Особенно интересна в этом отношении у Кассирера критика традиционной сенсуалистической психологии, понимавшей связь как простую ассоциацию впечатлений. Термин «ассоциация», считает Кассирер, охватывает отношения без учета различия их качеств и модальностей; в нем отмечен лишь голый состав связи и стерта всяческая специфика. Между тем, пути, которыми сознание осуществляет свои синтезы, неисчислимы. Очевидно, что, имея элементы a, в, с, d и т. д., мы имеем одновременно строго дифференцированную систему функций F(а, в), φ(с, d) и т. д., в которых выражается их связь, полностью нивелируемая в ассоциации.
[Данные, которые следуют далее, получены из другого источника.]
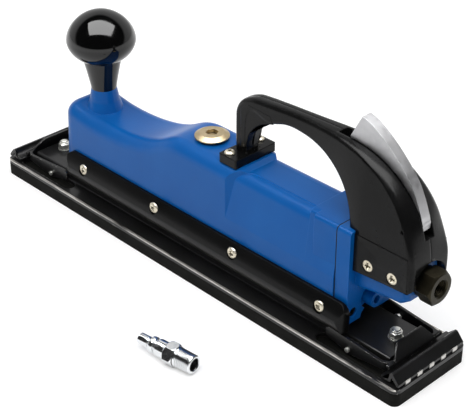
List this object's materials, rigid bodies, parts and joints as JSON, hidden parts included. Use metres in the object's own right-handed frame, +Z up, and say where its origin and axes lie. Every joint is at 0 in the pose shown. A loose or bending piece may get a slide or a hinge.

Кроме того, содержания ассоциации, при всей видимой связи их, остаются все же разъятыми, ибо целое здесь возникает из частей. Но сознание строится не ассоциативно, а интегративно. Мощные математические парадигмы уже здесь привлекаются Кассирером против допотопно психологических предрассудков. «Элемент сознания относится ко всему сознанию не как экстенсивная часть к сумме частей, но как дифференциал к своему интегралу. Подобно тому, как в дифференциальном уравнении движения само движение выражается по своему ходу и общему закону, так и общие структурные законы сознания должны мыслиться нами в каждом его элементе, в каждом поперечном разрезе, — не в смысле собственных и самостоятельных содержаний, а как тенденции и направления, наличествующие уже в чувственно-единичном» (1.40). Структура сознания, можно сказать, изоморфна структурам частных синтезов его. Если сознание мгновения содержит в себе уже указание на весь временной ряд, если сознание какого-нибудь пространственного места указует уже на пространство как таковое, то и в каждом элементе сознания присутствует вся полнота отношений. Не из суммы своих чувственных частей (а, в, с, d…) строится «интеграл» сознания, но из общности дифференциалов своих отношений и форм dг, dг, dг…). Только так, заключает Кассирер, можно ответить на вопрос Канта: как понять, что поскольку есть одно, должно быть и другое. Ибо не существует никакого абстрактного «одного», которому противостояло бы абстрактное «другое»; одно всегда есть «во» многом, а многое «в» одном — в том смысле, что они взаимно обусловливают и репрезентируют друг друга.